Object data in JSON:
☆ ☆ ☆ ☆

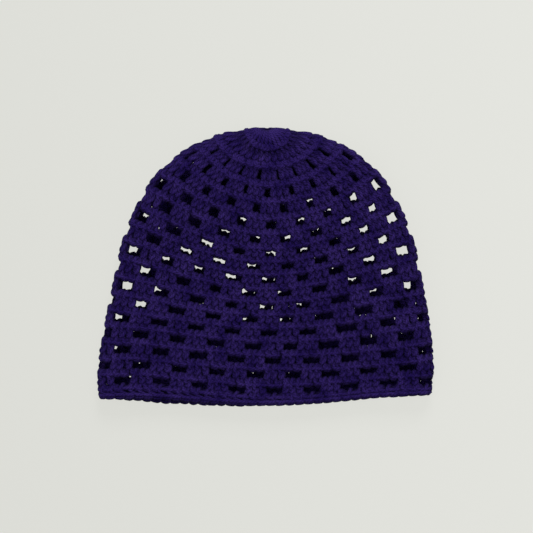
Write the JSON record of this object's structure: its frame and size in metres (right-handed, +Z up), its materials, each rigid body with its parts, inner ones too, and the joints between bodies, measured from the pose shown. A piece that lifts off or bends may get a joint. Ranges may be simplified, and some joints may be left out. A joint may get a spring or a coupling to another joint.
{
  "type": "crochet hat",
  "caption": "Openwork crochet beanie lying flat, with a solid crown centre, staggered cluster mesh and a narrow edged brim.",
  "frame": {"origin": "centre of the bounding box's bottom face, on the surface that the hat lies on", "axes": "+Z up out of the surface, +X across the flattened hat, +Y from the mouth to the crown"},
  "size_m": [0.2596, 0.2139, 0.0232],
  "materials": {
    "yarn": "matte plied yarn, very dark purple"
  },
  "bodies": {
    "root": {"crown_center": "yarn", "mesh_body": "yarn", "brim_edging": "yarn"}
  },
  "joints": []
}
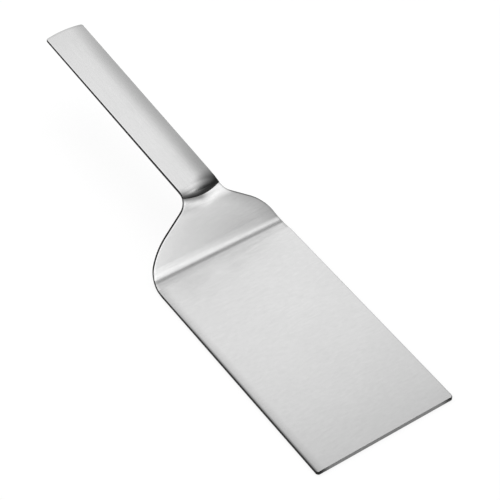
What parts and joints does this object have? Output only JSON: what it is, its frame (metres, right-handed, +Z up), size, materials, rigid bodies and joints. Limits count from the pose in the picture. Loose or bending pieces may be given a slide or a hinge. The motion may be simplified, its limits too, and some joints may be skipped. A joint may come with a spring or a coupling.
{
  "type": "serving spatula",
  "caption": "Serving spatula with a flat rectangular blade, a steep tapering shoulder and a raised flat hollow handle, for lifting and serving flat portions.",
  "frame": {"origin": "centre of the flat blade's underside, midway between the heel bend and the tip, on the surface that the spatula lies on", "axes": "+X along the blade from the handle towards the tip, +Y across the blade to the left as seen from the handle, +Z up out of the serving face"},
  "size_m": [0.2748, 0.0754, 0.0431],
  "materials": {
    "blade_steel": "fine satin brushed across the blade, edges rounded and polished",
    "handle_steel": "fine satin brushed along the handle, edges polished",
    "braze": "as cast, hidden inside the handle"
  },
  "bodies": {
    "root": {"blade": "blade_steel", "handle_upper_shell": "handle_steel", "handle_lower_shell": "handle_steel", "tang_braze": "braze"}
  },
  "joints": []
}
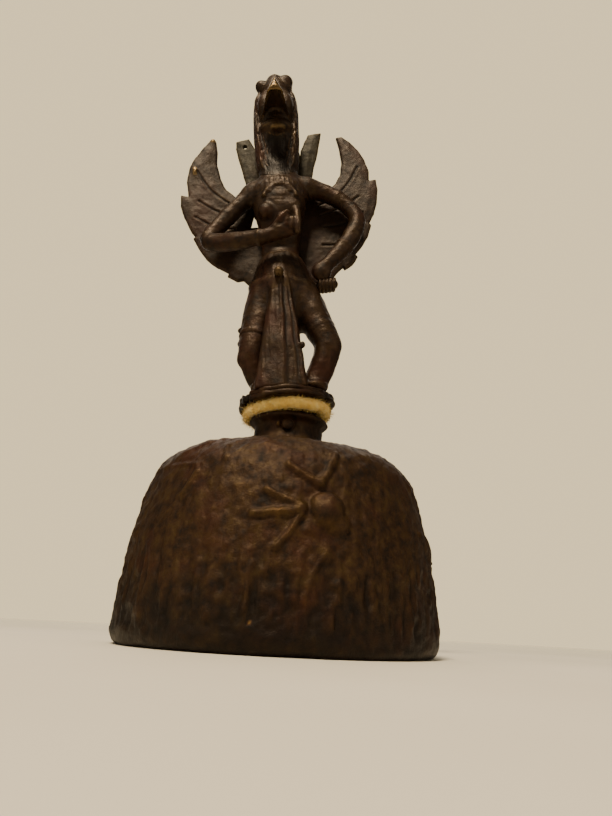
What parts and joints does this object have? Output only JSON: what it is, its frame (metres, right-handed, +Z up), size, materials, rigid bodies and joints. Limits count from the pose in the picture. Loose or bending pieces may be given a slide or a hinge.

☆ ☆ ☆ ☆

Problem to solve: Give the listing again, word for word.

Result for this task:
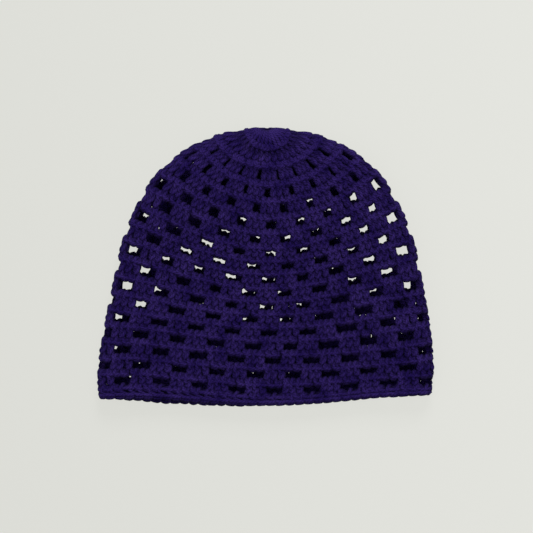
Write the JSON record of this object's structure: its frame and size in metres (right-handed, +Z up), its materials, each rigid body with its parts, inner ones too, and the joints between bodies, measured from the pose shown. A piece that lifts off or bends may get a joint. Ranges may be simplified, and some joints may be left out. A joint may get a spring or a coupling to another joint.
{
  "type": "crochet hat",
  "caption": "Openwork crochet beanie lying flat, with a solid crown centre, staggered cluster mesh and a narrow edged brim.",
  "frame": {"origin": "centre of the bounding box's bottom face, on the surface that the hat lies on", "axes": "+Z up out of the surface, +X across the flattened hat, +Y from the mouth to the crown"},
  "size_m": [0.2596, 0.2139, 0.0232],
  "materials": {
    "yarn": "matte plied yarn, very dark purple"
  },
  "bodies": {
    "root": {"crown_center": "yarn", "mesh_body": "yarn", "brim_edging": "yarn"}
  },
  "joints": []
}
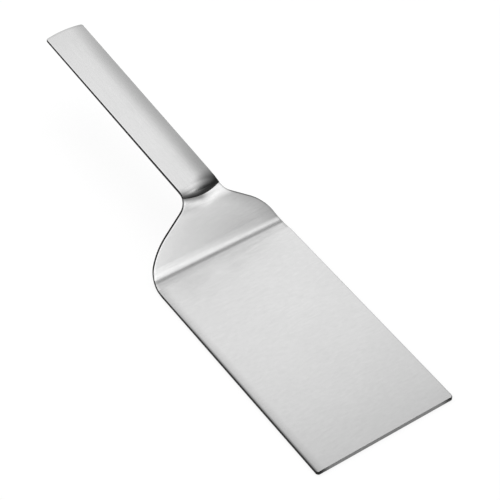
What parts and joints does this object have? Output only JSON: what it is, its frame (metres, right-handed, +Z up), size, materials, rigid bodies and joints. Limits count from the pose in the picture. Loose or bending pieces may be given a slide or a hinge. The motion may be simplified, its limits too, and some joints may be skipped. A joint may come with a spring or a coupling.
{
  "type": "serving spatula",
  "caption": "Serving spatula with a flat rectangular blade, a steep tapering shoulder and a raised flat hollow handle, for lifting and serving flat portions.",
  "frame": {"origin": "centre of the flat blade's underside, midway between the heel bend and the tip, on the surface that the spatula lies on", "axes": "+X along the blade from the handle towards the tip, +Y across the blade to the left as seen from the handle, +Z up out of the serving face"},
  "size_m": [0.2748, 0.0754, 0.0431],
  "materials": {
    "blade_steel": "fine satin brushed across the blade, edges rounded and polished",
    "handle_steel": "fine satin brushed along the handle, edges polished",
    "braze": "as cast, hidden inside the handle"
  },
  "bodies": {
    "root": {"blade": "blade_steel", "handle_upper_shell": "handle_steel", "handle_lower_shell": "handle_steel", "tang_braze": "braze"}
  },
  "joints": []
}
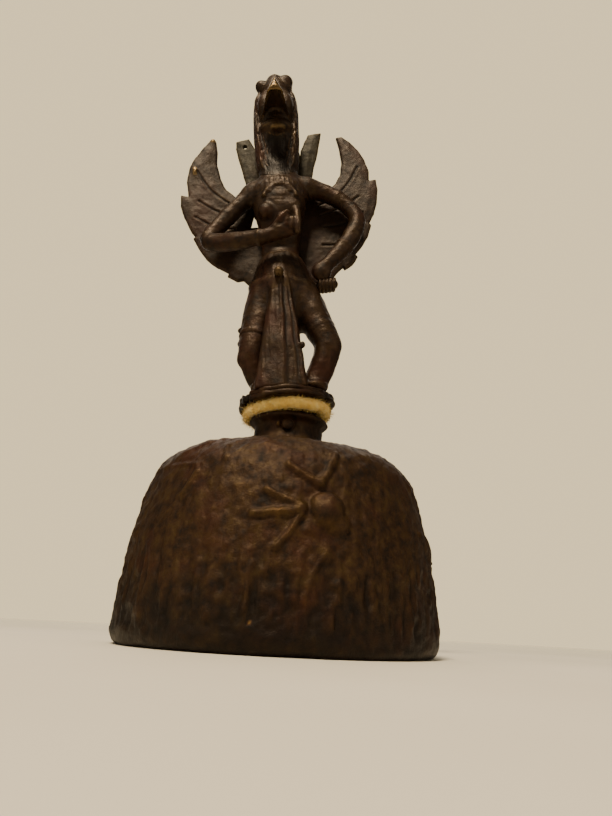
What parts and joints does this object have? Output only JSON: what it is, its frame (metres, right-handed, +Z up), size, materials, rigid bodies and joints. Limits count from the pose in the picture. Loose or bending pieces may be given a slide or a hinge.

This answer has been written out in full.